If he were to be traded or cut after this season, the entire $4 million left of his pro-rated signing bonus would immediately count against their cap in 2003, instead of the $1 million it does now. However, instead of a signing bonus, if they guaranteed him $1 million in salary for each of the six seasons, plus whatever original salary he was scheduled to earn in the first two years, it would make better sense. Bettis would still be guaranteed his $6 million plus the salaries in his first two seasons. Then, when he retires, he would count $1 million against their cap in each season through 2006. If he keeps playing longer, it would still work for him and the club. And, if for some reason, the Steelers traded him, he would no longer count on their salary cap, his new team would assume that.

You say the players won't go for that? Kris Brown wanted to -- and not to that extreme -- but it was the Steelers who wanted to restructure his deal and move more money into a signing bonus.

It's all a matter of perception.

Quick slants

Forget what you see or hear about Houston taking quarterback Joey Harrington with the first pick in the draft. The Texans have decided on quarterback David Carr.

Instead of paying too much, the Texans believe they landed Kris Brown at a relatively cheap price on a four-year, $4.7 million contract.

"We're getting a young place-kicker who is very talented and who is going into the prime of his career," GM Charley Casserly said. "He will be a big asset for us. Clearly, kicking field goals will be a crucial part of our game in our first couple of years as we build this football team. Pittsburgh struggled with trying to decide if they were going to match this offer, and we do know that there were some people there who wanted him back."

The San Diego Chargers have spent more than $53 million on free agents the past month, including $18 million in guaranteed money.

New Orleans wasted little time in dismantling a team that went from the playoffs in 2000 to 7-9. They've either traded, cut or lost in free agency Ricky Williams, La'Roi Glover, Willie Roaf, Joe Johnson, Cam Cleeland, Jeff Blake and Chris Naeole. They add up to 12 Pro Bowl appearances. Next on the chopping block could be Willie Jackson and Keith Mitchell.

"If anybody thought there wasn't going to be changes after the last month of the season they were probably kidding themselves," GM Randy Mueller said. "We've chosen to go this direction. Our team failed miserably the last month. We can't allow that again."

Wide receiver Chris Doering was more than happy to leave Coach Tom Coughlin in Jacksonville and re-join his former Florida coach, Steve Spurrier, in Washington.
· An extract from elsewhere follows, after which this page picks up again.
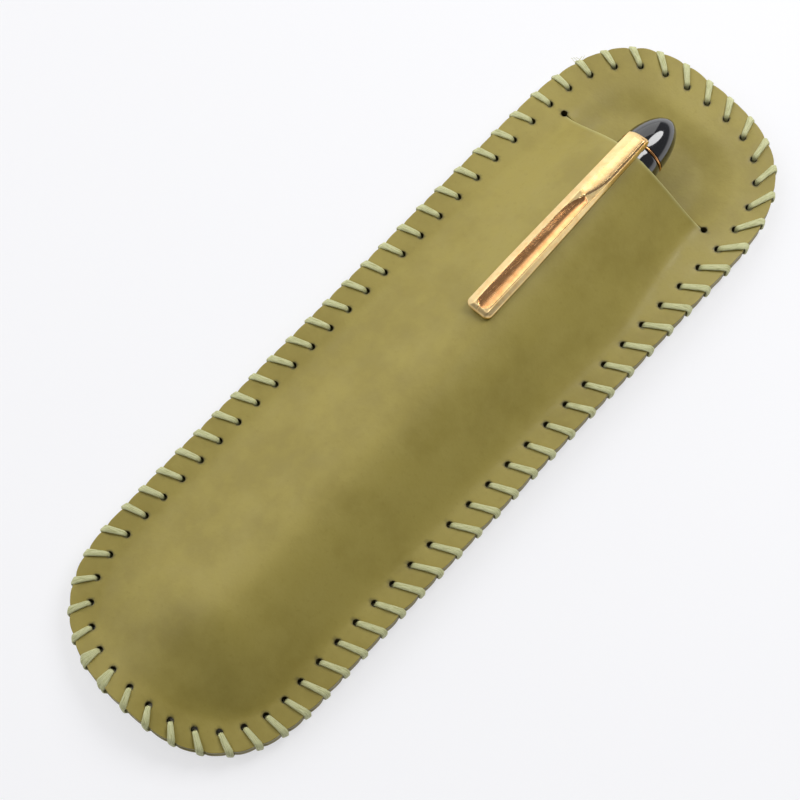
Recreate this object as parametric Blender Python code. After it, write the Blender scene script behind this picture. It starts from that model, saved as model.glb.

"I don't think you have to have that uptight military style. I had a terrible time when I left Florida. I got drafted by Jacksonville. With Coughlin there, there couldn't be two more extremes. I was miserable. I think you can have a laid back atmosphere where people still work hard, and you can win if you show the players that you can be successful that way and I think [Spurrier's] record proves it."

Owner Ralph Wilson has put a lot of faith in his management team of Tom Donahoe and Tom Modrak, both formerly with the Steelers, to rebuild the 3-13 Bills. "We have the best organization we've ever had in terms of talent evaluation."

Showing them the way? The Patriots, who won a championship for the first time in their 42 years, will be guests tomorrow of the Boston Red Sox when they open the season in Fenway Park. The Red Sox haven't won a championship since Babe Ruth took the mound for them at Fenway.